## Short problem
Report all lines from the entries below in which "follow" appears.

** START OF Data provided **

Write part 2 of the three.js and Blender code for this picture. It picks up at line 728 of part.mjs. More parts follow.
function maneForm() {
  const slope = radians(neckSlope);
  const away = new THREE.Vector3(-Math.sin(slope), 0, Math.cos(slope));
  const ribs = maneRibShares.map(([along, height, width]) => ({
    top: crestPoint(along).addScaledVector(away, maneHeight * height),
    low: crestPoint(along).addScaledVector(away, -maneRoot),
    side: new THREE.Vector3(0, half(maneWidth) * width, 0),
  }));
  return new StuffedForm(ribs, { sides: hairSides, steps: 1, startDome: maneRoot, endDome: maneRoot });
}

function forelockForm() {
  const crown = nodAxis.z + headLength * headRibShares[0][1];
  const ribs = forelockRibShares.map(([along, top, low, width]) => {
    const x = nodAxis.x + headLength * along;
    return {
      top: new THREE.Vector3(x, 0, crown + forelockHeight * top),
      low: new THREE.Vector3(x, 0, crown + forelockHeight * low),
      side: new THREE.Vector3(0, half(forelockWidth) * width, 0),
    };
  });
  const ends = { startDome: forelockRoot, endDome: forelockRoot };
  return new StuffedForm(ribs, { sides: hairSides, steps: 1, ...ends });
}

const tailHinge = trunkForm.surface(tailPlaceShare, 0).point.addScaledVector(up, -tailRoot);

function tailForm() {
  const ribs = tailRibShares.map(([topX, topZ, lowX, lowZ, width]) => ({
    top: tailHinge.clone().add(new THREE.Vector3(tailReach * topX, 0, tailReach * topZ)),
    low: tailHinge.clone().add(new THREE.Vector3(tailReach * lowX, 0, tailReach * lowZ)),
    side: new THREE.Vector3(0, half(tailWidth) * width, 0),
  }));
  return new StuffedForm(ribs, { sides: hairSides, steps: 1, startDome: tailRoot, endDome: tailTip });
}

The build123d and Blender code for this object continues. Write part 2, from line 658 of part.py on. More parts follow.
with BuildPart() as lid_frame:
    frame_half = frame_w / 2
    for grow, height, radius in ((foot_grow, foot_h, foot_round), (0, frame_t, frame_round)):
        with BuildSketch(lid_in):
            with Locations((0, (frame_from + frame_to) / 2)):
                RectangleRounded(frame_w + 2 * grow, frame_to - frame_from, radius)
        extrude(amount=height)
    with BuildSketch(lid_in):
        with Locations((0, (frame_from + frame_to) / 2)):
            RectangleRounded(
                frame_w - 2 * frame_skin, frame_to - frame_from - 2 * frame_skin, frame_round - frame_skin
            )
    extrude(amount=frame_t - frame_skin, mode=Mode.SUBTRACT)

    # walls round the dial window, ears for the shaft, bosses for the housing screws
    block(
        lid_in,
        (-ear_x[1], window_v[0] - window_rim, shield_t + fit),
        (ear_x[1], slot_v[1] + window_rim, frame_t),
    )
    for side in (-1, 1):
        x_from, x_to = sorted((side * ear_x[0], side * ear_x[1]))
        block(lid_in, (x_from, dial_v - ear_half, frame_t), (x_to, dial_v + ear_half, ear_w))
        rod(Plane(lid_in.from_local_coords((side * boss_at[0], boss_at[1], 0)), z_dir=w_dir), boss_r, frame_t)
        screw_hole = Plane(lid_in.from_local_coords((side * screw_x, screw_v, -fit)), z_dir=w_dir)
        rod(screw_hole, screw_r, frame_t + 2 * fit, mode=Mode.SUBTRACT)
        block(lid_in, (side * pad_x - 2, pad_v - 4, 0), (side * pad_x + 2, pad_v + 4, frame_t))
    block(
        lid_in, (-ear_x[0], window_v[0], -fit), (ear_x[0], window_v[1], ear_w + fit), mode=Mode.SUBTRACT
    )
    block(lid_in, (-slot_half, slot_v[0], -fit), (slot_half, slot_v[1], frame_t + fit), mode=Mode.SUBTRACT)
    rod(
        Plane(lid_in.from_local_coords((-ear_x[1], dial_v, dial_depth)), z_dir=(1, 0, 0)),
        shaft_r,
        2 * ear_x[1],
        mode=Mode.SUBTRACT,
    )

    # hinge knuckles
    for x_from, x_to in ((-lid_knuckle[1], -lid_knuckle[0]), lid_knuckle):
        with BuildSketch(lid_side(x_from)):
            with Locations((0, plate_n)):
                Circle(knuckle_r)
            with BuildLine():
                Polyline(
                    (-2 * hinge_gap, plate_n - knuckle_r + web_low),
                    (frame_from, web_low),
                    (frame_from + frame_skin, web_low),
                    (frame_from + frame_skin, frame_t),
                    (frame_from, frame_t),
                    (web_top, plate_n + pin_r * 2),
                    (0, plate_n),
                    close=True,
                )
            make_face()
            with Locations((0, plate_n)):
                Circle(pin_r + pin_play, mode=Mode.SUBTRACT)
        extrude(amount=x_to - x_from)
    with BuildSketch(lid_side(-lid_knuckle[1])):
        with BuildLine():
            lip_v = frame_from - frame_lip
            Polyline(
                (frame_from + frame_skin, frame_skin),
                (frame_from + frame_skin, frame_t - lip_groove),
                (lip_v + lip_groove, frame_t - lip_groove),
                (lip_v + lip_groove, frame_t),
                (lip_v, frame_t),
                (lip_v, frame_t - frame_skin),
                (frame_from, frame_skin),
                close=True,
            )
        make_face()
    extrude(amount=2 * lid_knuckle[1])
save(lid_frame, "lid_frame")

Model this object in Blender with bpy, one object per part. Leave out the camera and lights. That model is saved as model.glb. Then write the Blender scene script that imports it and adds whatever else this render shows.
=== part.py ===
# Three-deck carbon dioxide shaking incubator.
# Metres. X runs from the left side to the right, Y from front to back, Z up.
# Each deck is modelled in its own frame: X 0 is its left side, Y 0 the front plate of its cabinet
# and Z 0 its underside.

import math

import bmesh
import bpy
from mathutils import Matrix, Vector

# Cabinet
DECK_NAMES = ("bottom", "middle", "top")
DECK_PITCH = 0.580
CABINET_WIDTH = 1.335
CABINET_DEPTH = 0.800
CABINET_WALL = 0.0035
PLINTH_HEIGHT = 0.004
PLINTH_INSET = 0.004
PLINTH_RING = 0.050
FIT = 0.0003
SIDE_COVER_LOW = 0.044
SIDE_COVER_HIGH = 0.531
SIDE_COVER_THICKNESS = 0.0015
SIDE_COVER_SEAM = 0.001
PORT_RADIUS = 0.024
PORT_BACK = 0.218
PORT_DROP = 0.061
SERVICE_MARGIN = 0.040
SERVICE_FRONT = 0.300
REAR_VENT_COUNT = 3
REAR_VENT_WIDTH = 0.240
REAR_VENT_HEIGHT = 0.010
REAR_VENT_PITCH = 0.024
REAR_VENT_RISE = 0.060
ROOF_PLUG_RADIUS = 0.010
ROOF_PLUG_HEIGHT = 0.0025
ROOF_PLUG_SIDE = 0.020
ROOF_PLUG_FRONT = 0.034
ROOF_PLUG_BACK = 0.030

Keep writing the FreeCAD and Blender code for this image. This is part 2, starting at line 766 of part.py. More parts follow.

** END OF Data provided **

## Full answer
Write part 2 of the three.js and Blender code for this picture. It picks up at line 728 of part.mjs. More parts follow.
The build123d and Blender code for this object continues. Write part 2, from line 658 of part.py on. More parts follow.
Keep writing the FreeCAD and Blender code for this image. This is part 2, starting at line 766 of part.py. More parts follow.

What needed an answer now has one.